夫婦別姓とLGBT法案で岸田氏孤立? 公明からも「自民は合意を」 [2021衆院選]:朝日新聞デジタル

 

[岸田氏は「この問題は社会全体で受け入れる問題だ。私も地元で車座になって多くの皆さんとの意見交換をする中で、選択的夫婦別姓の問題を取り上げることもある」と説明。「そういった際に、多くのお母さんから、子どもたちはばらばらの姓を選ぶのか、誰が選ぶのか、後で変えられるのかと疑問の声が出ている」とし、「引き続き議論していくことは重要」と述べた。]

 

と、総理大臣の言葉はそれなりに重みはある。

[多くのお母さんから、子どもたちはばらばらの姓を選ぶのか、誰が選ぶのか、後で変えられるのか]

 

ということで、子供の姓がどうなるか。わかりやすいのは法制審議会案だろう。

 

なんとなく高市早苗の「野党案に反対」というところは、法制審議会案(結婚時に子供の姓を決める)というのにはそこまで反対じゃない、という風にも聞こえる。

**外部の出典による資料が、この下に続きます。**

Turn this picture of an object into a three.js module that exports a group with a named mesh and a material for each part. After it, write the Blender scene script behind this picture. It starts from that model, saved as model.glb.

憶測が強すぎるか?

岸田総理に不安を述べる「お母さん」に対しては「婚姻届けを出すときに決めるんです」で答えになる。

 

完全に予測でしかないのだが、最初はフルセットの日弁連案(=野党・公明党案)を公明が出すが、自民が渋って、法制審議会案の婚姻時に子供の姓を決める案を公明が出してそれで自民が妥協、ってシナリオがこの数年後に待ってるんじゃないか。

 

でも、この問題ってメディアで取り上げられることはあっても、そこまで票をとれるイシューじゃないことも今回わかったので、こういうリベラル寄りのカード(シナリオ)をどこで切るのかは、もしかしたら10年後とかもと先になるのかも。自民の支持率が下がったときかな。

 

*****追記

日経の有料記事(衆議院前)

選択的夫婦別姓、今度は進む? 自民だけ慎重: 日本経済新聞

SDGsジェンダー平等まわりで話題になっているのが今回盛り上がった理由だとか。野党が勝ったら子供の姓をどうするかという問題の議論を整理して、導入に向かうと書いてあったが、うーん。そんな未来もあったか。

しかし、「希望者向けにオプションを増やす」ということで同姓派に悪影響はない、とする言い回しに対しては、安楽死(+尊厳死)という同じく四半世紀議論が膠着している問題があるなーと、なんとなく思い出した。